Learning Structurally Stabilized Representations for Multi-modal Lossless DNA Storage
Ben Cao, Tiantian He, Xue Li, Bin Wang, Xiaohu Wu, Qiang Zhang, Yew-Soon Ong
TL;DR
RSRL introduces an end-to-end framework that combines Reed-Solomon error-correction with biologically inspired stability constraints to enable lossless, multi-modal DNA storage. The method uses **RS(64,48)**-encoded binary streams fed into a Transformer to learn compact representations, which are then transcodeable to DNA via a specialized block mapping. A MASK-MSE loss, paired with GC-content and hairpin minimization terms, enforces burst-error resilience and single-stranded stability, yielding higher information density and robust thermodynamic properties.
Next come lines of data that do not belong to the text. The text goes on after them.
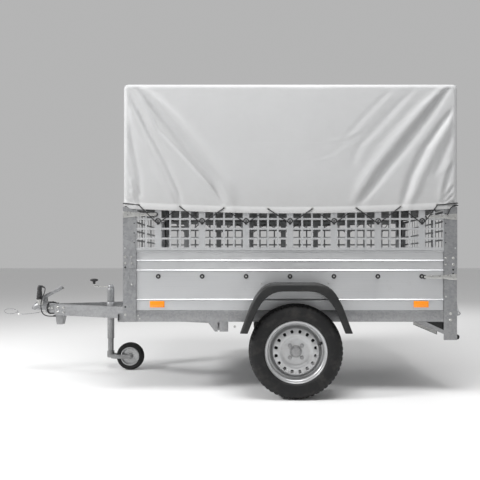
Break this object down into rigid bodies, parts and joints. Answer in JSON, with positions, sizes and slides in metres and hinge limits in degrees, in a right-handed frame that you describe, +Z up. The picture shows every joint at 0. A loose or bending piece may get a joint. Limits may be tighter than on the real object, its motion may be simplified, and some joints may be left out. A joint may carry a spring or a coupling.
{
  "type": "small box trailer with mesh side extensions and a high tarpaulin cover",
  "caption": "Single-axle box trailer with steel boards, punched-sheet extensions, a tall grey cover, opening tailgate and mesh gates, V drawbar and jockey wheel.",
  "frame": {"origin": "on the ground, in the middle of the trailer's length over coupling and box and of its width over the mudguards", "axes": "+X to the rear, -Y to the left side, +Z up"},
  "size_m": [3.019, 1.498, 1.876],
  "materials": {
    "galvanised_steel": "hot-dip galvanised, dull spangle",
    "zinc_sheet": "bright zinc-coated sheet",
    "black_plastic": "moulded black plastic, fine grain",
    "tyre_rubber": "matt black rubber",
    "silver_wheel": "silver wheel paint",
    "grey_cover": "light grey coated tarpaulin, satin",
    "lamp_red": "ribbed lamp lens",
    "white_plate": "blank white plate",
    "cable_black": "black cable sheath and plug",
    "wire_steel": "stranded steel wire rope"
  },
  "bodies": {
    "chassis": {"side_rail_left": "galvanised_steel", "side_rail_right": "galvanised_steel", "front_crossmember": "galvanised_steel", "middle_crossmember": "galvanised_steel", "rear_crossmember": "galvanised_steel", "drawbar_beam_left": "galvanised_steel", "drawbar_beam_right": "galvanised_steel", "coupling_head": "galvanised_steel", "coupling_lever": "galvanised_steel", "plug_holder": "galvanised_steel", "drawbar_foot": "galvanised_steel", "jockey_clamp": "galvanised_steel", "jockey_outer_tube": "galvanised_steel", "jockey_crank": "galvanised_steel", "axle_beam": "galvanised_steel", "swing_arm_left": "galvanised_steel", "swing_arm_right": "galvanised_steel", "mudguard_left": "black_plastic", "mudguard_right": "black_plastic", "floor_panel": "zinc_sheet", "side_board_left": "zinc_sheet", "side_board_right": "zinc_sheet", "front_board": "zinc_sheet", "corner_post_front_left": "galvanised_steel", "corner_post_front_right": "galvanised_steel", "corner_post_rear_left": "galvanised_steel", "corner_post_rear_right": "galvanised_steel", "mesh_side_left": "zinc_sheet", "mesh_side_right": "zinc_sheet", "tarp_cover": "grey_cover", "tarp_frame": "galvanised_steel", "rear_light_bar": "black_plastic", "rear_lamp_left": "lamp_red", "rear_lamp_right": "lamp_red", "number_plate": "white_plate", "plug": "cable_black", "lead": "cable_black", "safety_wire": "wire_steel", "safety_wire_loop": "wire_steel"},
    "wheel_left": {"tyre_left": "tyre_rubber", "rim_left": "silver_wheel"},
    "wheel_right": {"tyre_right": "tyre_rubber", "rim_right": "silver_wheel"},
    "tailgate": {"tailgate": "zinc_sheet"},
    "mesh_gate_front": {"mesh_gate_front": "zinc_sheet"},
    "mesh_gate_rear": {"mesh_gate_rear": "zinc_sheet"},
    "jockey_leg": {"jockey_inner_tube": "galvanised_steel"},
    "jockey_fork": {"jockey_fork": "galvanised_steel"},
    "jockey_wheel": {"jockey_tyre": "tyre_rubber", "jockey_rim": "silver_wheel"}
  },
  "joints": [
    {"name": "wheel_left_spin", "type": "hinge", "parent": "chassis", "child": "wheel_left", "pos_m": [0.416, -0.65, 0.2735], "axis": [0, 1, 0], "continuous": true},
    {"name": "wheel_right_spin", "type": "hinge", "parent": "chassis", "child": "wheel_right", "pos_m": [0.416, 0.65, 0.2735], "axis": [0, 1, 0], "continuous": true},
    {"name": "tailgate_hinge", "type": "hinge", "parent": "chassis", "child": "tailgate", "pos_m": [1.404, 0, 0.479], "axis": [0, 1, 0], "range_deg": [0, 175]},
    {"name": "mesh_gate_front_hinge", "type": "hinge", "parent": "chassis", "child": "mesh_gate_front", "pos_m": [-0.604, 0, 0.872], "axis": [0, -1, 0], "range_deg": [0, 90]},
    {"name": "mesh_gate_rear_hinge", "type": "hinge", "parent": "chassis", "child": "mesh_gate_rear", "pos_m": [1.382, 0, 0.872], "axis": [0, 1, 0], "range_deg": [0, 90]},
    {"name": "jockey_lift", "type": "slide", "parent": "chassis", "child": "jockey_leg", "axis": [0, 0, 1], "range_m": [0, 0.085]},
    {"name": "jockey_swivel", "type": "hinge", "parent": "jockey_leg", "child": "jockey_fork", "pos_m": [-0.8921, 0.1132, 0.1], "axis": [0, 0, 1], "continuous": true},
    {"name": "jockey_wheel_spin", "type": "hinge", "parent": "jockey_fork", "child": "jockey_wheel", "pos_m": [-0.7481, 0.1132, 0.1], "axis": [0, 1, 0], "continuous": true}
  ]
}
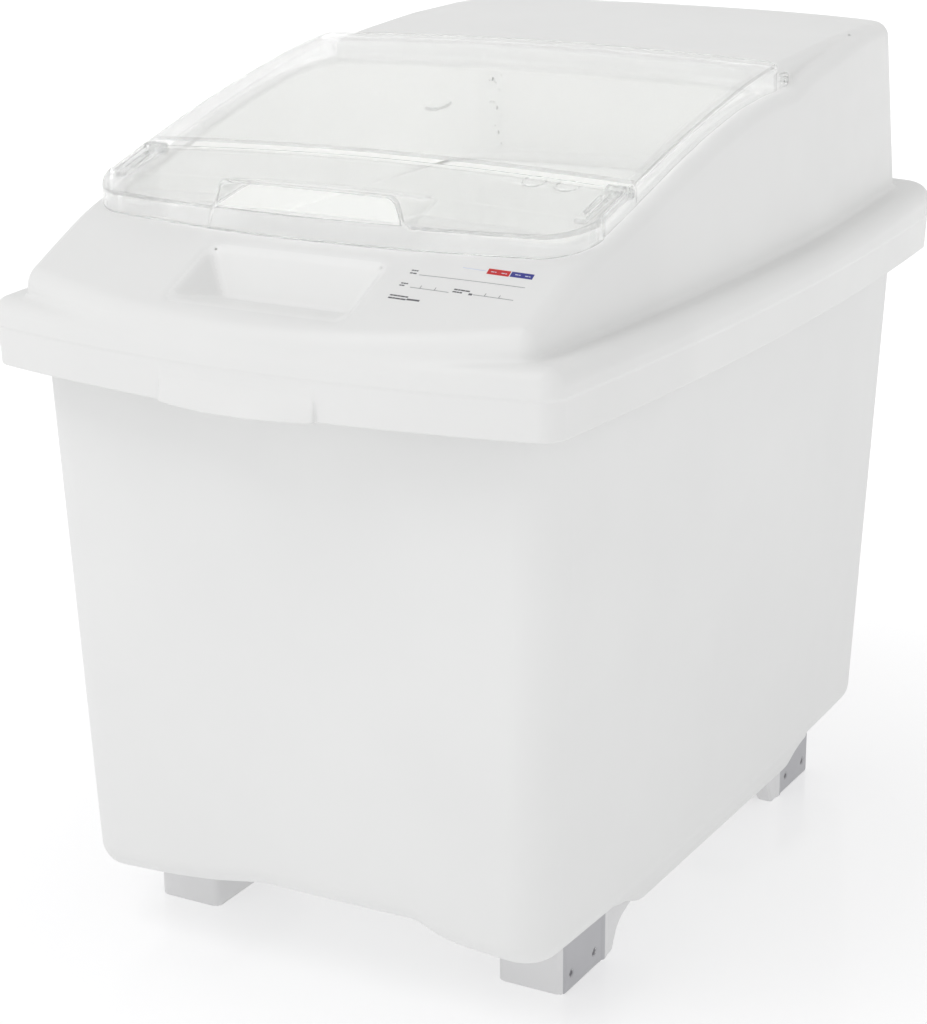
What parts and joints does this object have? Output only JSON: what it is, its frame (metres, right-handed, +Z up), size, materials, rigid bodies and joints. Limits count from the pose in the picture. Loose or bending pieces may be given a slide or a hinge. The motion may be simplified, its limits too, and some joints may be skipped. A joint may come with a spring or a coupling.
{
  "type": "ingredient bin",
  "caption": "Free-standing rice bin: translucent white tub, lift-off sloped hood with hand recess, clear hinged cover with a flip-up front flap and grip, grey corner feet.",
  "frame": {"origin": "centre of the bounding box at floor level", "axes": "+Z up, -Y towards the front with the grip and the hand recess, +X to the right seen from the front"},
  "size_m": [0.4, 0.6391, 0.5342],
  "materials": {
    "white_tub": "translucent white moulded plastic, satin",
    "white_hood": "opaque white moulded plastic, satin",
    "clear_cover": "clear polished moulded plastic",
    "hinge_pin": "clear moulded pin",
    "grey_foot": "light grey moulded plastic",
    "foot_pin": "dark pin heads",
    "print_black": "black print",
    "print_red": "red print",
    "print_blue": "blue print"
  },
  "bodies": {
    "bin": {"tub": "white_tub", "front_left_foot": "grey_foot", "front_right_foot": "grey_foot", "rear_left_foot": "grey_foot", "rear_right_foot": "grey_foot", "front_left_foot_pins": "foot_pin", "front_right_foot_pins": "foot_pin", "rear_left_foot_pins": "foot_pin", "rear_right_foot_pins": "foot_pin"},
    "hood_body": {"hood": "white_hood", "left_rear_hinge_pin": "hinge_pin", "right_rear_hinge_pin": "hinge_pin", "slope_label_lines": "print_black", "slope_label_red": "print_red", "slope_label_blue": "print_blue"},
    "cover": {"rear_window": "clear_cover"},
    "flap": {"front_flap": "clear_cover", "left_flap_hinge_pin": "hinge_pin", "right_flap_hinge_pin": "hinge_pin"}
  },
  "joints": [
    {"name": "hood_lift", "type": "slide", "parent": "bin", "child": "hood_body", "axis": [0, 0, 1], "range_m": [0, 0.15]},
    {"name": "cover_hinge", "type": "hinge", "parent": "hood_body", "child": "cover", "pos_m": [0, 0.066, 0.5165], "axis": [-1, 0, 0], "range_deg": [0, 60]},
    {"name": "flap_hinge", "type": "hinge", "parent": "cover", "child": "flap", "pos_m": [0, -0.1535, 0.4818], "axis": [-1, 0, 0], "range_deg": [0, 110]}
  ]
}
Experimental results show RSRL achieves lossless recovery with improved net information density and lower error rates, while also delivering faster encoding/decoding relative to strong baselines, underscoring the practicality of integrating error-correction and biomolecular constraints into neural representation learning for DNA storage.
Abstract
In this paper, we present Reed-Solomon coded single-stranded representation learning (RSRL), a novel end-to-end model for learning representations for multi-modal lossless DNA storage. In contrast to existing learning-based methods, the proposed RSRL is inspired by both error-correction codec and structural biology. Specifically, RSRL first learns the representations for the subsequent storage from the binary data transformed by the Reed-Solomon codec. Then, the representations are masked by an RS-code-informed mask to focus on correcting the burst errors occurring in the learning process. With the decoded representations with error corrections, a novel biologically stabilized loss is formulated to regularize the data representations to possess stable single-stranded structures. By incorporating these novel strategies, the proposed RSRL can learn highly durable, dense, and lossless representations for the subsequent storage tasks into DNA sequences. The proposed RSRL has been compared with a number of strong baselines in real-world tasks of multi-modal data storage. The experimental results obtained demonstrate that RSRL can store diverse types of data with much higher information density and durability but much lower error rates.